*What you should do*
Find each line holding the word "Blender" and give the total alone.

*Data for the task*
──────────────────────────────
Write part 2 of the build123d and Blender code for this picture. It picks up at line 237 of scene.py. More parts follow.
──────────────────────────────
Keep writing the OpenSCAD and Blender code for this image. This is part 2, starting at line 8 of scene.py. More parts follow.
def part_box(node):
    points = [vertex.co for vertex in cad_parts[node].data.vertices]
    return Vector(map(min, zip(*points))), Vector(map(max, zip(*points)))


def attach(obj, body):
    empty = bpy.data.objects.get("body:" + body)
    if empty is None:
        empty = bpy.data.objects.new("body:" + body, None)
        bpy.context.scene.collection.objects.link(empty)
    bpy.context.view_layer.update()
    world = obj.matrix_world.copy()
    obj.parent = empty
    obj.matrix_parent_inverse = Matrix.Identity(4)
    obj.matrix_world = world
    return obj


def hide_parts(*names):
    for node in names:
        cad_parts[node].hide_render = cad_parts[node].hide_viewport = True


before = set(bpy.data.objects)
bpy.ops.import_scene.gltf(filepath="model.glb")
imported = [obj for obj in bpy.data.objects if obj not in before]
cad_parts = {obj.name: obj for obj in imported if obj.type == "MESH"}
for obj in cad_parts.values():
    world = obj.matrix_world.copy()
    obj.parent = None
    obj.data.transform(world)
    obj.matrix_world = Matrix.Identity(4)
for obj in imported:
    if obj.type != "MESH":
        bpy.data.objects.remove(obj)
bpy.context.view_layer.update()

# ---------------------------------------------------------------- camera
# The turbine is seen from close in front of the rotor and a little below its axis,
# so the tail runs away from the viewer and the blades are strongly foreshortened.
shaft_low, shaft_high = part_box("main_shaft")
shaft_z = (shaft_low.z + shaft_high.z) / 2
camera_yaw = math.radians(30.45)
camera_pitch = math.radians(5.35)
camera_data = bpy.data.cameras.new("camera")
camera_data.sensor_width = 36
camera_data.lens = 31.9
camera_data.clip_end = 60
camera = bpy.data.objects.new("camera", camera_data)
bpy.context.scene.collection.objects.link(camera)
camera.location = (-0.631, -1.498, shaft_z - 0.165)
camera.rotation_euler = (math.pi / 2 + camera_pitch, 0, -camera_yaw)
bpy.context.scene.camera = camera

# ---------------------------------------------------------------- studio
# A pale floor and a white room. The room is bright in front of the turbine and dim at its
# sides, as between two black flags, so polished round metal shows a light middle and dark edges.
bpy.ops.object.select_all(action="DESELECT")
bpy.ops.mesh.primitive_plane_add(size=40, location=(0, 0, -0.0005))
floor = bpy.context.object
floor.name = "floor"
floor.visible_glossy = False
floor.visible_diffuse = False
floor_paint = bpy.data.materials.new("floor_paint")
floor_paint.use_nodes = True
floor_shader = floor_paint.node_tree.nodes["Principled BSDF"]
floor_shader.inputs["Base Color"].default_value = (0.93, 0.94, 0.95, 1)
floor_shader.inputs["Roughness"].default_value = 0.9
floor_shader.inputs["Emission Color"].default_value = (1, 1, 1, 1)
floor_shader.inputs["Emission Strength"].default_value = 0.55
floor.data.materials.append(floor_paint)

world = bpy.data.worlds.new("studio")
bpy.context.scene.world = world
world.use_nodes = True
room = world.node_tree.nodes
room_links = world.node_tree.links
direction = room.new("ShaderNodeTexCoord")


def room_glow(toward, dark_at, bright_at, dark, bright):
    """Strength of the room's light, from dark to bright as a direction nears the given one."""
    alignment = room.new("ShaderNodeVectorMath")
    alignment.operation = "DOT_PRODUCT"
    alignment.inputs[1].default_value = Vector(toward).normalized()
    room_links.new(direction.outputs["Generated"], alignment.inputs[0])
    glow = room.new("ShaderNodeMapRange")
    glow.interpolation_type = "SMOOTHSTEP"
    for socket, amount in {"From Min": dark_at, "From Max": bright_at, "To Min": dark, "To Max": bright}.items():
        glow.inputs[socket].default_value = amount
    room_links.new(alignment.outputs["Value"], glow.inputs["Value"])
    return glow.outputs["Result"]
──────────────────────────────
*The output*
2